No doubt there’s more but we hope that should do for now. Playing the record is the only way to hear all of the qualities we discuss above, and playing the best pressings against a pile of other copies under rigorously controlled conditions is the only way to find a pressing that sounds as good as this one does.

What We’re Listening For on Like Someone In Love

Copies with rich lower mids and nice extension up top (to keep Frank Devol’s string arrangements from becoming shrill) did the best in our shootout, assuming they weren’t veiled or smeary of course. So many things can go wrong on a record! We know, we heard them all.

We’re glad to report this copy was doing more of what we wanted it to do than most others we played.

And we know a fair bit about Ella’s recordings at this point. As of today we’ve done commentaries for more than a dozen different Ella Fitzgerald albums, and that’s not counting the sixteen (yes, 16!) titles we put in our Hall of Shame.

We’ve searched high and low for her records and played them by the score over the years.

Hardness and Brashness

Want to know what we are on about with all this talk of hardness and brashness? Easy, just play the average copy. Unless you have been exceptionally fortunate to have chanced upon a properly mastered and pressed and cared for copy, you will hear plenty of both.

It’s one of the main reasons we have such a hard time doing shootouts for Ella’s ’50s and ’60s albums. The other reason of course is the poor condition of most copies. Few pressings do not have marks that play or damaged grooves. The record players of the ’50s and ’60s, not to mention their owners, were ruinous on the albums of the day.

Which is simply another reason not to expect another top copy of this album to come to the site any time soon. Give us two or three years or so and we might be able to find another batch with which to do a shootout. In that time we will surely look at fifty copies, buy ten, and end up with five that are worth playing.

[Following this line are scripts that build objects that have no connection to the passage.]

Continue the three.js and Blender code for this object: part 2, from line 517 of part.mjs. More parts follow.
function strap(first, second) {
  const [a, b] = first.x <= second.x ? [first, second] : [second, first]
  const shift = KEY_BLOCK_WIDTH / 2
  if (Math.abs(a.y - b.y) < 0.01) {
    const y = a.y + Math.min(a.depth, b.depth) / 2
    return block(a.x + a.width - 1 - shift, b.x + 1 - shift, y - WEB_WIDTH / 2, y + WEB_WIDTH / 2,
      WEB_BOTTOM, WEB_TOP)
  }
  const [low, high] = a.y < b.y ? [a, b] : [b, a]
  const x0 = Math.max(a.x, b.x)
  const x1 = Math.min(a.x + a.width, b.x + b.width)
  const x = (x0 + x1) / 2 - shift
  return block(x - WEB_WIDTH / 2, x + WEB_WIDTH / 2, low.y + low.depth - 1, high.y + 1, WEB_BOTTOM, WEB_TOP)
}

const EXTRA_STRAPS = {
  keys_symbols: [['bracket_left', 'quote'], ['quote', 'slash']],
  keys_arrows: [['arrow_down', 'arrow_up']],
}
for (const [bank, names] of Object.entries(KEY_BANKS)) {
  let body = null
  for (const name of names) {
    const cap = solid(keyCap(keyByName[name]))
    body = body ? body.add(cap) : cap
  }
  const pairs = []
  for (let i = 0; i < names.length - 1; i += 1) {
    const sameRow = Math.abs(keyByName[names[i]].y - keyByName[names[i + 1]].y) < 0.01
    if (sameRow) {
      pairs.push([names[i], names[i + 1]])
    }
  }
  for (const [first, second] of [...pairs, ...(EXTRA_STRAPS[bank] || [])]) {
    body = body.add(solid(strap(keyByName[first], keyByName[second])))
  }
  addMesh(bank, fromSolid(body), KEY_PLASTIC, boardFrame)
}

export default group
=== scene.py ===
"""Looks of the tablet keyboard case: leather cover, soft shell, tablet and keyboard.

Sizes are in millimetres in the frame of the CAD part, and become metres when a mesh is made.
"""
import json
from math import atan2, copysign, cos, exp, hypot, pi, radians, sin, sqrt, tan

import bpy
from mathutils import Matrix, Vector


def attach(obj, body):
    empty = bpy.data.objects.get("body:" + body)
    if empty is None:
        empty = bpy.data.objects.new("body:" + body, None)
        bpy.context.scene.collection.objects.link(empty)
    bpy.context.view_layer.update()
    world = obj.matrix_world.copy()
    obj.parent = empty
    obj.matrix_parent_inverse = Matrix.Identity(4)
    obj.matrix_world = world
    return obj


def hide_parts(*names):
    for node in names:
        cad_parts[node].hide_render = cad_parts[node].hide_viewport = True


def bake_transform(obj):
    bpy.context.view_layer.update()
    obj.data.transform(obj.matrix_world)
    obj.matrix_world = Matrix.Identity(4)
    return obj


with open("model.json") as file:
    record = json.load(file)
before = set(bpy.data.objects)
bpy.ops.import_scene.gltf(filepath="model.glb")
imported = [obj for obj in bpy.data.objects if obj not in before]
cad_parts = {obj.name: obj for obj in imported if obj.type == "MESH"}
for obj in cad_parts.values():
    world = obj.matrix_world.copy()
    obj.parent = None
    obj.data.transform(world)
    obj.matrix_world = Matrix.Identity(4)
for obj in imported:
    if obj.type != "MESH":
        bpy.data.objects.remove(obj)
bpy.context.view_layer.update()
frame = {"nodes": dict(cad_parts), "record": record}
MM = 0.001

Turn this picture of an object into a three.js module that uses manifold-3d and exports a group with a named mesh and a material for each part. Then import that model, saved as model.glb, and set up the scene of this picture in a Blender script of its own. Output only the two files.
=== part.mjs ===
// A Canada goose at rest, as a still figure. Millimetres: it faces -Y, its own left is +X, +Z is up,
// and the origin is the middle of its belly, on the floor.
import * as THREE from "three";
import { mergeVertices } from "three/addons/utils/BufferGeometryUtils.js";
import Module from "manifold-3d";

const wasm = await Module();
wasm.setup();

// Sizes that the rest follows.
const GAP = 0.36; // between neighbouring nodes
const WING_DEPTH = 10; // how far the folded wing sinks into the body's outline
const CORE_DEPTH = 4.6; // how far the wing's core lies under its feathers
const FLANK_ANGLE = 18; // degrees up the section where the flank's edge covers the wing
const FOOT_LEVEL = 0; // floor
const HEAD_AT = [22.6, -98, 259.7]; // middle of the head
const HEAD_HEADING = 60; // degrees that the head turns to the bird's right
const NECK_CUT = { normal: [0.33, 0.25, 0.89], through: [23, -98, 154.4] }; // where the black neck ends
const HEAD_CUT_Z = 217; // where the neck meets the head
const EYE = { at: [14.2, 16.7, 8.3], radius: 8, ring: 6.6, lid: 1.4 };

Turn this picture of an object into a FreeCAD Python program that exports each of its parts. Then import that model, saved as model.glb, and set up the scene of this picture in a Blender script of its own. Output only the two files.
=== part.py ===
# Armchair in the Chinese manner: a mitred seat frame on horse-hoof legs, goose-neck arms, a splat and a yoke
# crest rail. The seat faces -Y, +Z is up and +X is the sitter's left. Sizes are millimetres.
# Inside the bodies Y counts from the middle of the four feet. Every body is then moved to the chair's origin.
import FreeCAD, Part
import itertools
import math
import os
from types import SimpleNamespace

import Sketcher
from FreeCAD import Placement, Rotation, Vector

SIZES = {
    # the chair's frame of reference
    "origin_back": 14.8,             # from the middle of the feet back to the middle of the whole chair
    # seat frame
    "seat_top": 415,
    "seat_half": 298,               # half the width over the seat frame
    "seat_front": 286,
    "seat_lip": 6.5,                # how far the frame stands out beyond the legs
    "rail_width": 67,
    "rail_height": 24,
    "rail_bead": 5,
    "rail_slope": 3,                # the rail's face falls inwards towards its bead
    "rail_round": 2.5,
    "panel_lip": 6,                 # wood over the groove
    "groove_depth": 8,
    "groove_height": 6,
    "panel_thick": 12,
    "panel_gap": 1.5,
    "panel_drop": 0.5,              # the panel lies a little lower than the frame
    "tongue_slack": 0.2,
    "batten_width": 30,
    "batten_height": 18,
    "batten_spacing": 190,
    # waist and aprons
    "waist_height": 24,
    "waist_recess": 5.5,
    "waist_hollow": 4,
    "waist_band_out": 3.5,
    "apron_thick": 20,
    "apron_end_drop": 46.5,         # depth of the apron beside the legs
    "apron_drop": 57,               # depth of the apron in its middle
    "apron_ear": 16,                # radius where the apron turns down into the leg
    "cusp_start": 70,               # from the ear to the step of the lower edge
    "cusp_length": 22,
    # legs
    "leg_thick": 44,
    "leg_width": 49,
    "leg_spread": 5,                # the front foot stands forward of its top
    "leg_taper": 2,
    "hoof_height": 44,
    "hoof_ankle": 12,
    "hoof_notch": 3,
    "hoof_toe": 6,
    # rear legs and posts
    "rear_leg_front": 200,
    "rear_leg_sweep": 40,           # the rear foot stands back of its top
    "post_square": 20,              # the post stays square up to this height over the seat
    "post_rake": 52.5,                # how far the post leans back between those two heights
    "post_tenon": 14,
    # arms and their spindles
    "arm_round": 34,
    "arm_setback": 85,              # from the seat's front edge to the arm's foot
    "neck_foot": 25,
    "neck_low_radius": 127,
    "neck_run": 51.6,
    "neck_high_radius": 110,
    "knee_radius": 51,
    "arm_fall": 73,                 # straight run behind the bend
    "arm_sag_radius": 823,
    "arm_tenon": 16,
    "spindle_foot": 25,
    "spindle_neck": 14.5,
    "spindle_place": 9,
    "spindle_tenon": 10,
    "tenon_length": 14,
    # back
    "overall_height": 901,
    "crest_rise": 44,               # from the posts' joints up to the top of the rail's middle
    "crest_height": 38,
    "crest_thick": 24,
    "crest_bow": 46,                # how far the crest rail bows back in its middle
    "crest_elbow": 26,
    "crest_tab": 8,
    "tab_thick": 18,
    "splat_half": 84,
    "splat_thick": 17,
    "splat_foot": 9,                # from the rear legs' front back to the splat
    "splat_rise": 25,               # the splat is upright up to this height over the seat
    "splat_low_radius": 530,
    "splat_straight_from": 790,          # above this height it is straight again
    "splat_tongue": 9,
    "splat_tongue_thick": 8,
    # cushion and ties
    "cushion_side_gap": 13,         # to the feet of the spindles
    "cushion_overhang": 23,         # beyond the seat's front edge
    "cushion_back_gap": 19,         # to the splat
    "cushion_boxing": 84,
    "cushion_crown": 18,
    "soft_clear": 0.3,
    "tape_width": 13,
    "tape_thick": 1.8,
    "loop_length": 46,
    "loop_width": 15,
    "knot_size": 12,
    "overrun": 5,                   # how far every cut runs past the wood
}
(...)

Obviously, we wouldn’t bother if the music and sound weren’t so good. When you are lucky enough to find a copy that sounds as good as this one, full of standards from the Great American Songbook, you cannot help but recognize that this era for Ella will never be equaled, by her or anyone else.

Vinyl Condition

Mint Minus Minus is about as quiet as any vintage pressing will play, and since only the right vintage pressings have any hope of sounding good on this album, that will most often be the playing condition of the copies we sell. (The copies that are even a bit noisier get listed on the site are seriously reduced prices or traded back in to the local record stores we shop at.)

Those of you looking for quiet vinyl will have to settle for the sound of other pressings and Heavy Vinyl reissues, purchased elsewhere of course as we have no interest in selling records that don’t have the vintage analog magic of these wonderful recordings.

If you want to make the trade-off between bad sound and quiet surfaces with whatever Heavy Vinyl pressing might be available, well, that’s certainly your prerogative, but we can’t imagine losing what’s good about this music — the size, the energy, the presence, the clarity, the weight — just to hear it with less background noise.

TRACK LISTING

Side One

There’s A Lull In My Life 
More Than You Know 
What Will I Tell My Heart 
I Never Had A Chance 
Close Your Eyes 
We’ll Be Together Again 
Then I’ll Be Tired Of You 
Like Someone In Love

Side Two

Midnight Sun 
I Thought About You 
You’re Blasé 
Night Wind 
What’s New 
Hurry Home 
How Long Has This Been Going On

AMG Review

Ella Fitzgerald was accompanied by an orchestra arranged by Frank DeVol for this fine studio session. Most of the songs are veteran standards, Stan Getz’s warm tenor helps out on four tunes, and — although this is not an essential release — her voice was so strong and appealing during this era that all of her recordings from the mid- to late ’50s are enjoyable and easily recommended.

The First Lady of Song

Ella Fitzgerald was arguably the finest female jazz singer of all time. Blessed with a beautiful voice and a wide range, Fitzgerald could outswing anyone, was a brilliant scat singer, and had near-perfect elocution; one could always understand the words she sang. When one evaluates her career on a whole, there is simply no one else in her class.